TASK: Repeat each line of the material exactly.

SUPPLIED INFORMATION:
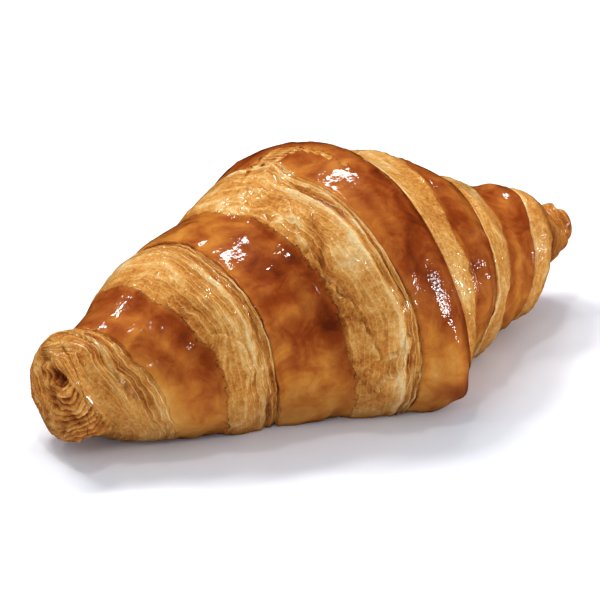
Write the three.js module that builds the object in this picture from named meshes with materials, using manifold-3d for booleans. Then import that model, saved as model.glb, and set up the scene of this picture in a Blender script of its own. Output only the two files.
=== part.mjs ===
// A straight all-butter croissant: one rolled triangle of laminated dough, baked into a spindle.
// It lies along X with its belly on the ground plane, +Z up, the tongue to the front (-Y), in mm.
// The dough was rolled from the wide side of a triangle to its tongue, so towards each end the
// edges of the triangle make a spiral. Each wrap has a smooth brown crust, whose rim drops over
// a pale, puffed cut edge, and the cut edge ends at a foot on the crust of the next wrap out.
import * as THREE from "three";
import { mergeVertices } from "three/addons/utils/BufferGeometryUtils.js";
import Module from "manifold-3d";

// Overall size, and the plain roll before the wraps are added.
const END_LEFT = -81.5;
const END_RIGHT = 81;
const HALF_LENGTH = 80; // the curves below are given over this length
const HALF_WIDTH = 42.65;
const HEIGHT = 57.1;
const PRESSED_FLAT = 9; // how far the round underside would reach below the tray
const BELLY_SQUARENESS = 2.45; // 2 is an ellipse, more is fuller above the tray
const ROUNDER_ENDS = 0.26; // the roll is flatter in the middle than at its ends

// The ends curl up off the tray and a little to the front.
const LIFT = { left: 8.8, right: 16.3 };
const LIFT_POWER = { left: 1.93, right: 2.2 };
const BEND = { left: 5, right: 3 };
const BEND_POWER = 2.5;

// Girth along the roll: place along X, share of the full width and height.
const GIRTH = [
  [-78, 0.3],
  [-68, 0.353],
  [-58, 0.496],
  [-50, 0.594],
  [-42, 0.676],
  [-33, 0.743],
  [-25, 0.798],
  [-16, 0.881],
  [-8, 0.969],
  [8, 0.989],
  [18, 0.891],
  [28, 0.859],
  [38, 0.708],
  [51, 0.537],
  [62, 0.439],
  [68, 0.345],
  [71.5, 0.295],
  [74, 0.195],
  [77, 0.16],
];

// Where the two spirals cross X at each quarter turn: bottom, back, top, front and so on.
const QUARTERS_BEFORE_TOP = 2;
const LEFT_RIM = [-84, -77, -68, -60, -53, -47, -39.5, -33, -25, -16, -8.5, 0, 3];
const LEFT_FOOT = [-90, -84, -76.5, -72.5, -69, -63, -56.8, -47.8, -41, -34, -25, -17, -12];
const RIGHT_RIM = [84, 76, 64.9, 52.8, 49, 46.5, 42.5, 32.5, 30, 23, 12.4, 15.8, 19];
const RIGHT_FOOT = [92, 85, 75, 72, 70, 65, 53, 41.6, 40, 37, 28, 22, 23];
const WRAPS = [2, 1, 0]; // whole turns, from the outermost wrap to the one at the end

// Relief of the wraps, in mm: half the climb from foot to rim, the puff of the cut edge,
// and the dip in which the rim of the crust lies.
const STEP = { left: [0.8, 1, 1.15], right: [0.9, 0.9, 1] };
const CLIMB_POWER = 2.4;
const PUFF = 0.7;
const RIM_DIP = { left: 0.35, right: 0.75 };
const RIM_DIP_WIDTH = 3;
const SETTLE_POWER = 1.4;

// Places where the dough spread or drew in against the tray: along X, angle from the top in
// degrees towards the front, height of the swelling in mm, and its reach both ways.
const SPREAD = [
  { x: 11, angle: 109, height: 7.2, along: 10, around: 24 },
  { x: -31, angle: 114, height: -4, along: 9, around: 24 },
  { x: 31, angle: 114, height: -3.4, along: 7, around: 24 },
];

// The coiled ends: where the rounding starts, pitch and relief of the layers, and the pit.
const COIL_START = { left: -77.5, right: 76.5 };
const COIL_SQUARENESS = { left: 0.5, right: 0.75 };
const COIL_PITCH = { left: 4.2, right: 3.4 };
const COIL_RELIEF = 0.4;
const PIT_DEPTH = 2.2;
const PIT_REACH = 0.26;
const PIT = { left: { front: -0.1, up: 0.25 }, right: { front: 0.1, up: 0.1 } };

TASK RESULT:
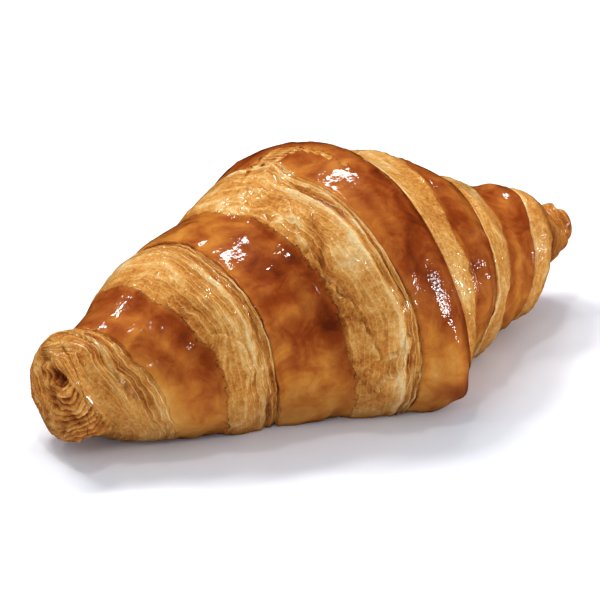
Write the three.js module that builds the object in this picture from named meshes with materials, using manifold-3d for booleans. Then import that model, saved as model.glb, and set up the scene of this picture in a Blender script of its own. Output only the two files.
=== part.mjs ===
// A straight all-butter croissant: one rolled triangle of laminated dough, baked into a spindle.
// It lies along X with its belly on the ground plane, +Z up, the tongue to the front (-Y), in mm.
// The dough was rolled from the wide side of a triangle to its tongue, so towards each end the
// edges of the triangle make a spiral. Each wrap has a smooth brown crust, whose rim drops over
// a pale, puffed cut edge, and the cut edge ends at a foot on the crust of the next wrap out.
import * as THREE from "three";
import { mergeVertices } from "three/addons/utils/BufferGeometryUtils.js";
import Module from "manifold-3d";

// Overall size, and the plain roll before the wraps are added.
const END_LEFT = -81.5;
const END_RIGHT = 81;
const HALF_LENGTH = 80; // the curves below are given over this length
const HALF_WIDTH = 42.65;
const HEIGHT = 57.1;
const PRESSED_FLAT = 9; // how far the round underside would reach below the tray
const BELLY_SQUARENESS = 2.45; // 2 is an ellipse, more is fuller above the tray
const ROUNDER_ENDS = 0.26; // the roll is flatter in the middle than at its ends

// The ends curl up off the tray and a little to the front.
const LIFT = { left: 8.8, right: 16.3 };
const LIFT_POWER = { left: 1.93, right: 2.2 };
const BEND = { left: 5, right: 3 };
const BEND_POWER = 2.5;

// Girth along the roll: place along X, share of the full width and height.
const GIRTH = [
  [-78, 0.3],
  [-68, 0.353],
  [-58, 0.496],
  [-50, 0.594],
  [-42, 0.676],
  [-33, 0.743],
  [-25, 0.798],
  [-16, 0.881],
  [-8, 0.969],
  [8, 0.989],
  [18, 0.891],
  [28, 0.859],
  [38, 0.708],
  [51, 0.537],
  [62, 0.439],
  [68, 0.345],
  [71.5, 0.295],
  [74, 0.195],
  [77, 0.16],
];

// Where the two spirals cross X at each quarter turn: bottom, back, top, front and so on.
const QUARTERS_BEFORE_TOP = 2;
const LEFT_RIM = [-84, -77, -68, -60, -53, -47, -39.5, -33, -25, -16, -8.5, 0, 3];
const LEFT_FOOT = [-90, -84, -76.5, -72.5, -69, -63, -56.8, -47.8, -41, -34, -25, -17, -12];
const RIGHT_RIM = [84, 76, 64.9, 52.8, 49, 46.5, 42.5, 32.5, 30, 23, 12.4, 15.8, 19];
const RIGHT_FOOT = [92, 85, 75, 72, 70, 65, 53, 41.6, 40, 37, 28, 22, 23];
const WRAPS = [2, 1, 0]; // whole turns, from the outermost wrap to the one at the end

// Relief of the wraps, in mm: half the climb from foot to rim, the puff of the cut edge,
// and the dip in which the rim of the crust lies.
const STEP = { left: [0.8, 1, 1.15], right: [0.9, 0.9, 1] };
const CLIMB_POWER = 2.4;
const PUFF = 0.7;
const RIM_DIP = { left: 0.35, right: 0.75 };
const RIM_DIP_WIDTH = 3;
const SETTLE_POWER = 1.4;

// Places where the dough spread or drew in against the tray: along X, angle from the top in
// degrees towards the front, height of the swelling in mm, and its reach both ways.
const SPREAD = [
  { x: 11, angle: 109, height: 7.2, along: 10, around: 24 },
  { x: -31, angle: 114, height: -4, along: 9, around: 24 },
  { x: 31, angle: 114, height: -3.4, along: 7, around: 24 },
];

// The coiled ends: where the rounding starts, pitch and relief of the layers, and the pit.
const COIL_START = { left: -77.5, right: 76.5 };
const COIL_SQUARENESS = { left: 0.5, right: 0.75 };
const COIL_PITCH = { left: 4.2, right: 3.4 };
const COIL_RELIEF = 0.4;
const PIT_DEPTH = 2.2;
const PIT_REACH = 0.26;
const PIT = { left: { front: -0.1, up: 0.25 }, right: { front: 0.1, up: 0.1 } };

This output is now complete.